My hope for you all is to continue to teach the children around you the same lessons. Let's try to make this world just a little better, Together.


Wednesday, February 15, 2017

Last week we had the honor of speaking at Weequahic High School in Newark NJ.  This school is special to me personally. You see my mom graduated from there. The day started off so cool. I have never seen a high school that had such an active alumni association, and an office right on premise! They actually had old high school year books and we were able to find my mom's year and pictures of her! It was so crazy!

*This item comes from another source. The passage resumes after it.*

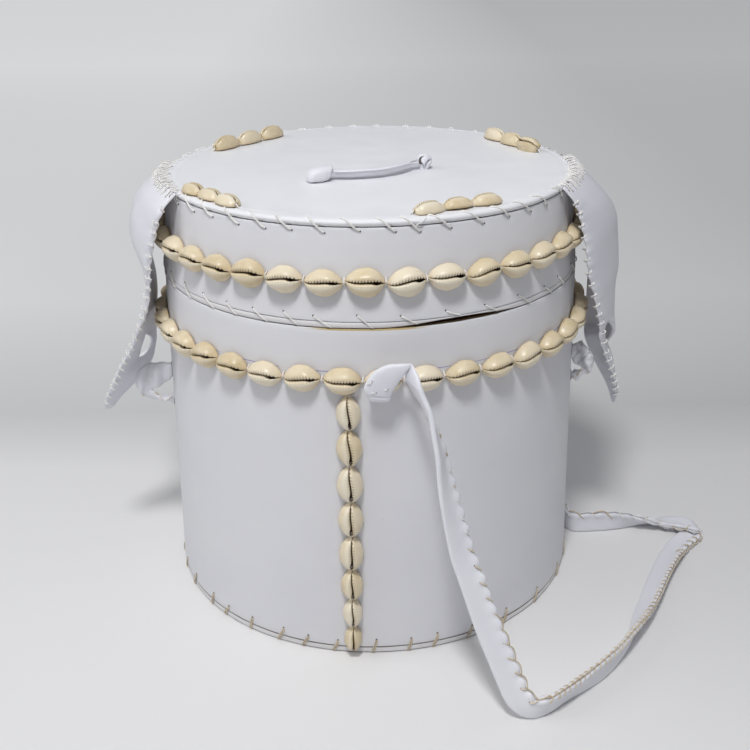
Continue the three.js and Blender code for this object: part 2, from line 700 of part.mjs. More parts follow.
// Tied end of the handle: a lump on the lid beside the end of the strip, a stem through the lid
// top and a knot beneath it. The side is -1 at the left end and 1 at the right end.
function handleEnd({ place, side, halfLength, halfWidth, height }) {
  const lumpFloor = LID_TOP_HEIGHT + GAP;
  const middle = side * (halfLength + GAP);
  const outline = new THREE.Shape();
  outline.absellipse(middle, 0, halfLength, halfWidth, 0, 2 * Math.PI);
  const bevel = 1.6;
  const lump = new THREE.ExtrudeGeometry(outline, {
    depth: height - 2 * bevel,
    bevelThickness: bevel,
    bevelSize: bevel,
    bevelOffset: -bevel,
    bevelSegments: 1,
    curveSegments: 6,
  }).translate(0, 0, lumpFloor + bevel);
  const knotTop = lidLiningFoot() - GAP;
  const knotMiddle = knotTop - HANDLE_KNOT.halfHeight;
  const stemHigh = lumpFloor + height / 2;
  const stem = new THREE.CylinderGeometry(HANDLE_STEM_RADIUS, HANDLE_STEM_RADIUS, stemHigh - knotMiddle, 8)
    .rotateX(Math.PI / 2)
    .translate(middle, 0, (knotMiddle + stemHigh) / 2);
  const knot = knotLump(HANDLE_KNOT.halfLength, HANDLE_KNOT.halfWidth, HANDLE_KNOT.halfHeight)
    .translate(middle, 0, knotMiddle);
  const body = [stem, knot].reduce((whole, piece) => whole.add(solid(piece)), solid(lump));
  return geometryOf(body).rotateZ(handleTurn()).translate(place.x, place.y, 0);
}

// Heights of the layers of the lid top, from the leather down.
function lidBoardTop() {
  return LID_TOP_HEIGHT - LEATHER - GAP;
}

function lidLiningTop() {
  return lidBoardTop() - BOARD - GAP;
}

function lidLiningFoot() {
  return lidLiningTop() - LINING;
}

// Holes through the lid top for the two ends of the handle.
function lidTopHoles() {
  const radius = HANDLE_STEM_RADIUS + 0.5;
  const reach = 40;
  return [HANDLE_LEFT_END, HANDLE_RIGHT_END].map(({ place, side, halfLength }) => {
    const hole = new THREE.CylinderGeometry(radius, radius, reach, 8)
      .rotateX(Math.PI / 2)
      .translate(side * (halfLength + GAP), 0, LID_TOP_HEIGHT)
      .rotateZ(handleTurn())
      .translate(place.x, place.y, 0);
    return solid(hole);
  });
}

// A flap: doubled leather that follows three guide lines, front edge, belly and rear edge.
// The side is -1 on the left and 1 on the right.
function flapSheet(rows, side) {
  const guides = [0, 1, 2].map((column) => new THREE.CatmullRomCurve3(
    rows.map((row) => new THREE.Vector3(side * row[column][0], row[column][1], row[column][2])),
    false,
    'centripetal',
  ));
  return (across, along) => {
    const [front, belly, rear] = guides.map((guide) => guide.getPoint(along));
    return new THREE.Vector3()
      .addScaledVector(front, 2 * (across - 0.5) * (across - 1))
      .addScaledVector(belly, 4 * across * (1 - across))
      .addScaledVector(rear, 2 * across * (across - 0.5));
  };
}

// Outward normal of a flap sheet at a place.
function sheetNormal(sheet, across, along, side) {
  const step = 0.01;
  const u0 = Math.max(0, across - step);
  const u1 = Math.min(1, across + step);
  const v0 = Math.max(0, along - step);
  const v1 = Math.min(1, along + step);
  const du = sheet(u1, along).sub(sheet(u0, along));
  const dv = sheet(across, v1).sub(sheet(across, v0));
  const normal = new THREE.Vector3().crossVectors(du, dv).normalize();
  return normal.x * side < 0 ? normal.negate() : normal;
}

// Lens-shaped cutter for the buttonhole, set square to the sheet.
function buttonhole(sheet, side) {
  const { across, along } = SLIT_PLACE;
  const outline = new THREE.Shape();
  outline.moveTo(-SLIT_LENGTH / 2, 0);
  outline.quadraticCurveTo(0, SLIT_WIDTH, SLIT_LENGTH / 2, 0);
  outline.quadraticCurveTo(0, -SLIT_WIDTH, -SLIT_LENGTH / 2, 0);
  const depth = 4 * FLAP_THICKNESS;
  const cutter = new THREE.ExtrudeGeometry(outline, { depth, bevelEnabled: false, curveSegments: 6 });
  cutter.translate(0, 0, -depth / 2);
  const normal = sheetNormal(sheet, across, along, side);
  const down = sheet(across, along + 0.03).sub(sheet(across - 0.06, along - 0.03));
  down.addScaledVector(normal, -down.dot(normal)).normalize();
  const sideways = new THREE.Vector3().crossVectors(normal, down);
  cutter.applyMatrix4(new THREE.Matrix4().makeBasis(down, sideways, normal));
  const place = sheet(across, along);
  return solid(cutter.translate(place.x, place.y, place.z));
}

// The whole flap, with its buttonhole.
function flap(rows, side) {
  const sheet = flapSheet(rows, side);
  const rings = [];
  for (let j = 0; j <= FLAP_STEPS_ALONG; j += 1) {
    const along = j / FLAP_STEPS_ALONG;
    const outside = [];
    const inside = [];
    for (let i = 0; i <= FLAP_STEPS_ACROSS; i += 1) {
      const across = i / FLAP_STEPS_ACROSS;
      const place = sheet(across, along);
      const normal = sheetNormal(sheet, across, along, side);
      outside.push(place.clone().addScaledVector(normal, FLAP_THICKNESS / 2));
      inside.push(place.clone().addScaledVector(normal, -FLAP_THICKNESS / 2));
    }
    rings.push([...outside, ...inside.reverse()]);
  }
  return cut(stripEnds(rings), [buttonhole(sheet, side)]);
}

// Skin over rings that are long and thin: the ends are closed by strips from face to face.
function stripEnds(rings) {
  const sides = rings[0].length;
  const positions = rings.flat().flatMap((p) => [p.x, p.y, p.z]);
  const index = [];
  for (let i = 0; i < rings.length - 1; i += 1) {
    for (let j = 0; j < sides; j += 1) {
      const a = i * sides + j;
      const b = i * sides + ((j + 1) % sides);
      index.push(a, b, a + sides, b, b + sides, a + sides);
    }
  }
  const lastRing = (rings.length - 1) * sides;
  for (let j = 0; j < sides / 2 - 1; j += 1) {
    const opposite = sides - 1 - j;
    index.push(j, opposite, j + 1, j + 1, opposite, opposite - 1);
    index.push(lastRing + j, lastRing + j + 1, lastRing + opposite);
    index.push(lastRing + j + 1, lastRing + opposite - 1, lastRing + opposite);
  }
  const geometry = new THREE.BufferGeometry();
  geometry.setAttribute('position', new THREE.Float32BufferAttribute(positions, 3));
  geometry.setIndex(index);
  return closed(geometry);
}

const container = new THREE.Group();

function addPiece(name, geometry, material, parent = container) {
  const mesh = new THREE.Mesh(geometry, material);
  mesh.name = name;
  parent.add(mesh);
  return mesh;
}

// Base and wall of the body.
function addBody() {
  const openings = bodyOpenings();
  const wallTop = BODY_RIM_HEIGHT - 0.6;
  const wallFoot = BASE_LEATHER + GAP;
  const boardRadius = wallRadius(BASE_BOARD_TOP) - LINING_INSET;
  const liningRadius = boardRadius - LINING - BASE_LINING_CLEARANCE;
  const core = wallLayer(CORE_INSET, BOARD, wallFoot, wallTop);
  const cover = wallLayer(0, LEATHER, BASE_EDGE_HEIGHT + GAP, BODY_RIM_HEIGHT);
  const lining = wallLayer(LINING_INSET, LINING, BASE_LINING_TOP + GAP, wallTop);
  addPiece('base_cover', baseCover(), whiteLeather());
  addPiece('base_board', disc(boardRadius, wallFoot, BASE_BOARD_TOP), rawBoard());
  addPiece('base_lining', disc(liningRadius, BASE_BOARD_TOP + GAP, BASE_LINING_TOP), liningCloth());
  addPiece('body_wall_core', cut(core, openings), rawBoard());
  addPiece('body_wall_cover', cut(cover, openings), whiteLeather());
  addPiece('body_lining', cut(lining, openings), liningCloth());
  addPiece('inner_collar', innerCollar(), collarLeather());
}

// Shells on the body: the string round it and the row down the front.
function addBodyShells() {
  const string = cowrieString(BODY_STRING_HEIGHT, BODY_STRING_START);
  addPiece('body_cowrie_string', string, shellEnamel());
  const spacing = 0.7;
  let top = FRONT_ROW_TOP;
  FRONT_SHELLS.forEach(([length, width], i) => {
    const middle = top - length / 2;
    const place = new THREE.Group();
    place.rotation.z = degrees(FRONT_ROW_AZIMUTH);
    container.add(place);
    const shape = cowrie(length, width, SHELL_HEIGHT);
    const shell = addPiece(`front_cowrie_${i + 1}`, shape, shellEnamel(), place);
    shell.position.set(wallRadius(middle) + GAP + 0.1, 0, middle);
    shell.rotation.y = Math.PI / 2 - wallLean(middle);
    top -= length + spacing;
  });
}

// Strap, its two knots and the two toggles.
function addFastenings() {
  addPiece('strap_front_knot', strapKnot(KNOT_AZIMUTH), whiteLeather());
  addPiece('strap_rear_knot', strapKnot(KNOT_AZIMUTH + 180), whiteLeather());
  addPiece('carrying_strap', carryingStrap(), whiteLeather());
  addPiece('left_toggle', toggleLoop(LEFT_TOGGLE), whiteLeather());
  addPiece('right_toggle', toggleLoop(RIGHT_TOGGLE), whiteLeather());
}

// Layers of the lid.
function addLid() {
  const holes = lidTopHoles();
  const wallTop = LID_TOP_HEIGHT - ROLLED_EDGE_DEPTH - GAP;
  const boardRadius = wallRadius(wallTop) - LINING_INSET - GAP;
  const liningRadius = boardRadius - 1.6;
  const board = disc(boardRadius, lidBoardTop() - BOARD, lidBoardTop());
  const topLining = disc(liningRadius, lidLiningFoot(), lidLiningTop());
  const wallLining = wallLayer(LINING_INSET, LINING, LID_FOOT_HEIGHT, lidLiningFoot() - GAP);
  addPiece('lid_top_cover', cut(lidTopCover(), holes), whiteLeather());
  addPiece('lid_top_board', cut(board, holes), rawBoard());
  addPiece('lid_top_lining', cut(topLining, holes), liningCloth());
  addPiece('lid_wall_core', wallLayer(CORE_INSET, BOARD, LID_FOOT_HEIGHT, wallTop), rawBoard());
  addPiece('lid_wall_cover', wallLayer(0, LEATHER, LID_FOOT_HEIGHT, wallTop), whiteLeather());
  addPiece('lid_wall_lining', wallLining, liningCloth());
  addPiece('lid_rim_binding', lidRimBinding(), whiteLeather());
  addPiece('lid_cowrie_string', cowrieString(LID_STRING_HEIGHT, LID_STRING_START), shellEnamel());
}

// Four groups of three shells on the lid, each on a straight line.
function addTopShells() {
  let number = 1;
  TOP_GROUPS.forEach(({ azimuth, radius, spacing, height }) => {
    const group = new THREE.Group();
    group.rotation.z = degrees(azimuth);
    group.position.z = LID_TOP_HEIGHT + GAP;
    container.add(group);
    [-1, 0, 1].forEach((place) => {
      const shape = cowrie(spacing - TOP_SHELL_GAP, TOP_SHELL_WIDTH, height);
      const shell = addPiece(`lid_cowrie_${number}`, shape, shellEnamel(), group);
      shell.position.set(radius, place * spacing, 0);
      shell.rotation.z = Math.PI / 2;
      number += 1;
    });
  });
}

// Handle and flaps, the pieces that move on the lid.
function addLidLeather() {
  addPiece('handle_strip', handleStrip(), whiteLeather());
  addPiece('handle_left_wrap', handleEnd(HANDLE_LEFT_END), whiteLeather());
  addPiece('handle_right_knot', handleEnd(HANDLE_RIGHT_END), whiteLeather());
  addPiece('left_flap', flap(LEFT_FLAP_ROWS, -1), whiteLeather());
  addPiece('right_flap', flap(RIGHT_FLAP_ROWS, 1), whiteLeather());
}

addBody();
addBodyShells();
addFastenings();
addLid();
addTopShells();
addLidLeather();

export default container;
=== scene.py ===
# %% [markdown]
# # A lidded divination container
# The object is a round box of board, covered in white leather and trimmed with cowrie shells.
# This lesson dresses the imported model, piece by piece, with the shapes and finishes that a
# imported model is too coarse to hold. Sizes are in millimetres until a mesh is made.

import math

import bmesh
import bpy
import numpy as np
from mathutils import Matrix, Vector


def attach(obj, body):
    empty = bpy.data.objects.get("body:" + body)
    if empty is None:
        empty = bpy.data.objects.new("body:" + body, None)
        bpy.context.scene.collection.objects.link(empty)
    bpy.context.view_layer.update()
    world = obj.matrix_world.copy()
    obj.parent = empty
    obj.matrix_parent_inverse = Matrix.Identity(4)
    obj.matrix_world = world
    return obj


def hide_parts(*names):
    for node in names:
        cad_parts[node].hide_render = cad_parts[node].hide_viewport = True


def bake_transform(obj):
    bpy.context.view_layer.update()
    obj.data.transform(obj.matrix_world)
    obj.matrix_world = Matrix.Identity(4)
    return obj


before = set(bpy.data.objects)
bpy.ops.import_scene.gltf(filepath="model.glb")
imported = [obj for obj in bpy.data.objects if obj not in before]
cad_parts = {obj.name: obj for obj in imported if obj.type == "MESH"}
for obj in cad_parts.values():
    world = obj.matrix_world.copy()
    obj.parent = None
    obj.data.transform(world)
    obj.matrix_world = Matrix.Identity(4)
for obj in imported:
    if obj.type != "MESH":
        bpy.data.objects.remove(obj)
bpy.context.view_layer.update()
scene = bpy.context.scene
MM = 0.001

# %% [markdown]
# ## The camera
# The eye stands in front of the box and looks down at it by 24 degrees. A lens of 50 mm on a
# 36 mm sensor gives the gentle perspective of the real view. A small roll levels the box as it
# lies there.

# %% Camera
LENS = 50.344
EYE = Vector((0, -0.6381, 0.4110))
DIP, TURN, ROLL = 0.4244, 0.0032, -0.0136

forward = Vector((math.sin(TURN) * math.cos(DIP), math.cos(TURN) * math.cos(DIP), -math.sin(DIP)))
level = Vector((math.cos(TURN), -math.sin(TURN), 0))
upright = level.cross(forward)
camera_right = level * math.cos(ROLL) + upright * math.sin(ROLL)
camera_up = upright * math.cos(ROLL) - level * math.sin(ROLL)
camera_data = bpy.data.cameras.new("camera")
camera_data.lens = LENS
camera_data.sensor_width = 36
camera = bpy.data.objects.new("camera", camera_data)
scene.collection.objects.link(camera)
axes = Matrix((camera_right, camera_up, -forward)).transposed()
camera.matrix_world = Matrix.Translation(EYE) @ axes.to_4x4()
scene.camera = camera
print("camera at", [round(v, 3) for v in EYE])

# %% [markdown]
# ## Small tools for making shapes
# Most pieces here are skins over rows of points: leather bent round a wall, a strap along its
# route, thread through holes. Writing the rows with numpy keeps each piece short, and lets one
# add puckers and ripples as plain sums.

# %% Points, rows and skins
UP = np.array([0.0, 0.0, 1.0])


def unit(vectors):
    """The same directions with length 1."""
    vectors = np.asarray(vectors, float)
    return vectors / np.maximum(np.linalg.norm(vectors, axis=-1, keepdims=True), 1e-12)


def grid(rows, columns, round_rows=False, round_columns=False):
    """Quads between the points of a grid, which may close on itself either way."""
    r = np.arange(rows if round_rows else rows - 1)[:, None]
    c = np.arange(columns if round_columns else columns - 1)[None, :]
    r2, c2 = (r + 1) % rows, (c + 1) % columns
    corners = [r * columns + c, r * columns + c2, r2 * columns + c2, r2 * columns + c]
    return np.stack(np.broadcast_arrays(*corners), -1).reshape(-1, 4)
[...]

But then I have to say, the day just got better.  About 50 students attended our talk. They were respectful, engaged and really asked some great questions.  They asked if my dad still harbored feelings of hate. (his response is here in this video). They asked him if he suffered from PTSD, what would he do if the bad guys were standing right in front of him right now, and did he loose hope.  He answered all the questions as honestly as he could. He does not think hate is productive, kindness is better. He is lucky, he never had PTSD, and he never lost hope - he credited his mom for that. And if the person was right in front of him today, he would just talk to him, in a calm fashion, because anything else is just not worth it.

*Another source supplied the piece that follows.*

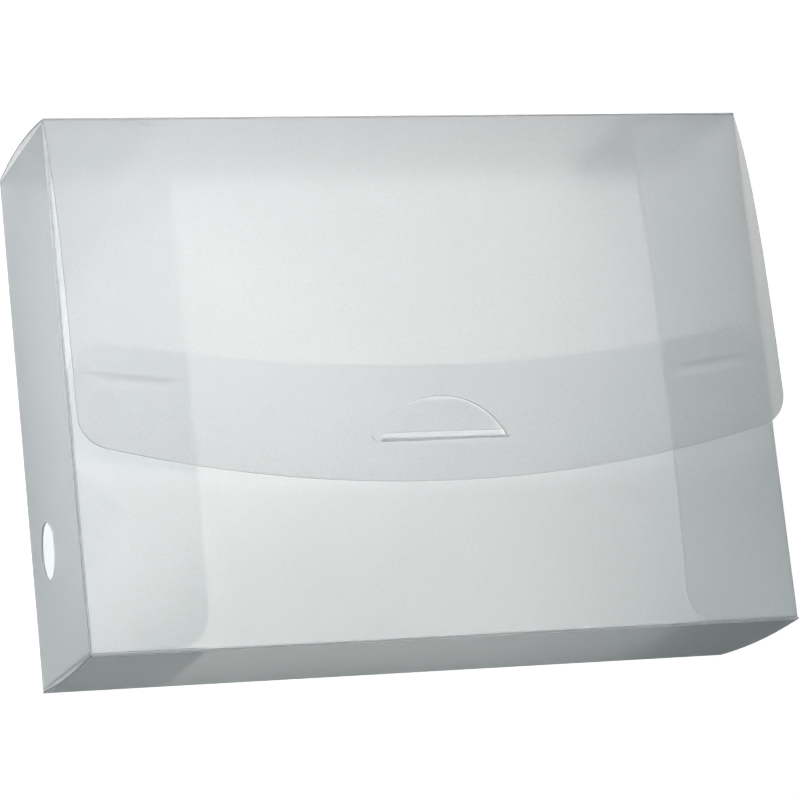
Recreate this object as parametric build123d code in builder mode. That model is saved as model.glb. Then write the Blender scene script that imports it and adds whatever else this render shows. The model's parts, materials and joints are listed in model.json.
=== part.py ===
from build123d import *
import os
from math import atan2, cos, radians, sin, sqrt

# Document box of frosted polypropylene sheet, die-cut, creased and folded, in millimetres.
# It lies on its back: +Z points out of the front, +Y towards the lid, +X to the right.
# The origin is the middle of the back panel's outer face.

# Box over its creases
width = 335.0
height = 244.0
depth = 95.0

# Sheet, and the open lines between neighbouring panels
sheet = 0.9
crease_gap = 0.1
layer_gap = 0.3
kerf = 0.2
nose_radius = 0.42

# How far the middle of each panel bows outwards from its creases
top_bow = 3.3
bottom_bow = 1.7
side_bow = 3.0
front_bow = 13.5

# Front panel: how far its top edge lies below the lid crease, and the arc of that edge
front_drop = 122.0
front_arc_radius = 664.0
front_corner_radius = 14.0
front_inset = 1.0
front_foot_radius = 2.0

# Lid flap: its drop below the lid crease, its stand off the front plane and its outline
flap_drop = 175.5
flap_arc_radius = 610.0
flap_corner_radius = 15.5
flap_stand = 15.3
flap_swell = (38.0, 14.0)
flap_ease = 85.0

# Lock in the middle: fold line of the tongue, arc of its cut, curls that stop a tear
lock_fold_drop = 156.4
lock_end_drop = 153.6
lock_apex_drop = 136.4
lock_half_width = 28.7
curl_radius = 2.8
curl_sweep = 84.0
curl_cut = 0.5
slot_top_drop = 152.4
slot_foot_drop = 157.8
slot_side_clear = 1.3
slot_corner_radius = 2.0
tongue_knee = (1.5, 4.0)
tongue_knee_radius = 1.4
tongue_reach = 18.7
tongue_rest = 3.8

# Locks that hold the front panel to the tuck flaps
side_lock_inset = 29.0
side_lock_drop = 120.5
side_lock_tilt = 9.0
side_lock_radius = 16.5
side_lock_knee = (1.7, 3.0)
side_lock_knee_radius = 1.4
side_lock_rest = 2.9
side_slit_height = 6.0
side_slit_clear = 1.0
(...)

I spoke to their teacher after our talk.  Many of these students lives are difficult. She was so happy that they had the opportunity to witness, first hand, a person that had been persecuted, discriminated against and who lived through the Holocaust and who had survived. And to see that person go on to live a full and happy life gives them hope. 

The video above is some words of wisdom my dad told these kids at the end of our time together.  It always amazes me how much he enjoys life and how he always has a smile on his face. I think we can all learn a little something from him.